**PROBLEM REQUIREMENTS**.
Reproduce each line exactly. Skip none.

**SOURCE DATA**.

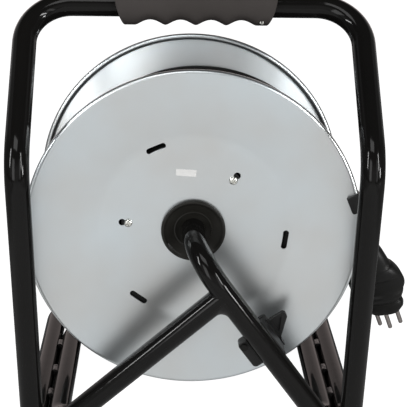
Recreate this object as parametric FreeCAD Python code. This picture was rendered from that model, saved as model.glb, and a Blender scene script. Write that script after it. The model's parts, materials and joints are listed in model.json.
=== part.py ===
import FreeCAD, Part
import math
import os

# Extension cord reel: a sheet steel drum on a bent tube stand.
# Frame: +Z up, the stand's tubes rest on Z = 0, the axle runs along Y, the winding knob
# and the sockets face +Y, and the plain side of the drum faces -Y. The origin is under
# the middle of the stand. All sizes are in millimetres.

os.makedirs("parts", exist_ok=True)
V = FreeCAD.Vector

# Stand: round steel tube
tube_d = 19.0
tube_wall = 1.5
tube_gap = 0.2            # left between two tubes that are welded side by side
stand_depth = 258.0       # front of the knees to the back of the rear floor bar
hoop_half_width = 134.6   # middle of the drum to the middle of a leg
axle_height = 175.5
knee_height = 252.7
knee_to_floor_corner = 16.2   # the legs lean forward from the floor to the knees by this
handle_height = 352.9
handle_setback = 102.3    # from the knees back to the handle bar
inner_bar_setback = 38.0  # from the rear floor bar forward to the inner one
floor_bend_r = 28.0
knee_bend_r = 45.0
handle_bend_r = 36.3
axle_bend_r = 36.0
axle_bend_setback = 7.5   # from the knees back to the line of the struts at the axle
axle_past_floor = 11.5    # free end of the axle beyond the outside of the housing floor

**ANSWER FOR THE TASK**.
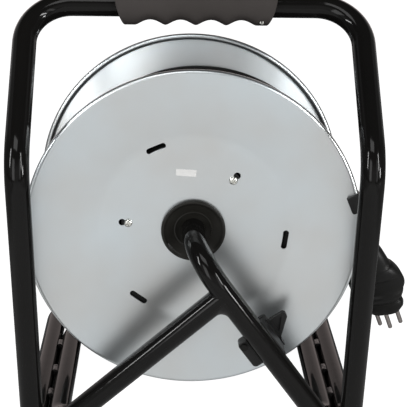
Recreate this object as parametric FreeCAD Python code. This picture was rendered from that model, saved as model.glb, and a Blender scene script. Write that script after it. The model's parts, materials and joints are listed in model.json.
=== part.py ===
import FreeCAD, Part
import math
import os

# Extension cord reel: a sheet steel drum on a bent tube stand.
# Frame: +Z up, the stand's tubes rest on Z = 0, the axle runs along Y, the winding knob
# and the sockets face +Y, and the plain side of the drum faces -Y. The origin is under
# the middle of the stand. All sizes are in millimetres.

os.makedirs("parts", exist_ok=True)
V = FreeCAD.Vector

# Stand: round steel tube
tube_d = 19.0
tube_wall = 1.5
tube_gap = 0.2            # left between two tubes that are welded side by side
stand_depth = 258.0       # front of the knees to the back of the rear floor bar
hoop_half_width = 134.6   # middle of the drum to the middle of a leg
axle_height = 175.5
knee_height = 252.7
knee_to_floor_corner = 16.2   # the legs lean forward from the floor to the knees by this
handle_height = 352.9
handle_setback = 102.3    # from the knees back to the handle bar
inner_bar_setback = 38.0  # from the rear floor bar forward to the inner one
floor_bend_r = 28.0
knee_bend_r = 45.0
handle_bend_r = 36.3
axle_bend_r = 36.0
axle_bend_setback = 7.5   # from the knees back to the line of the struts at the axle
axle_past_floor = 11.5    # free end of the axle beyond the outside of the housing floor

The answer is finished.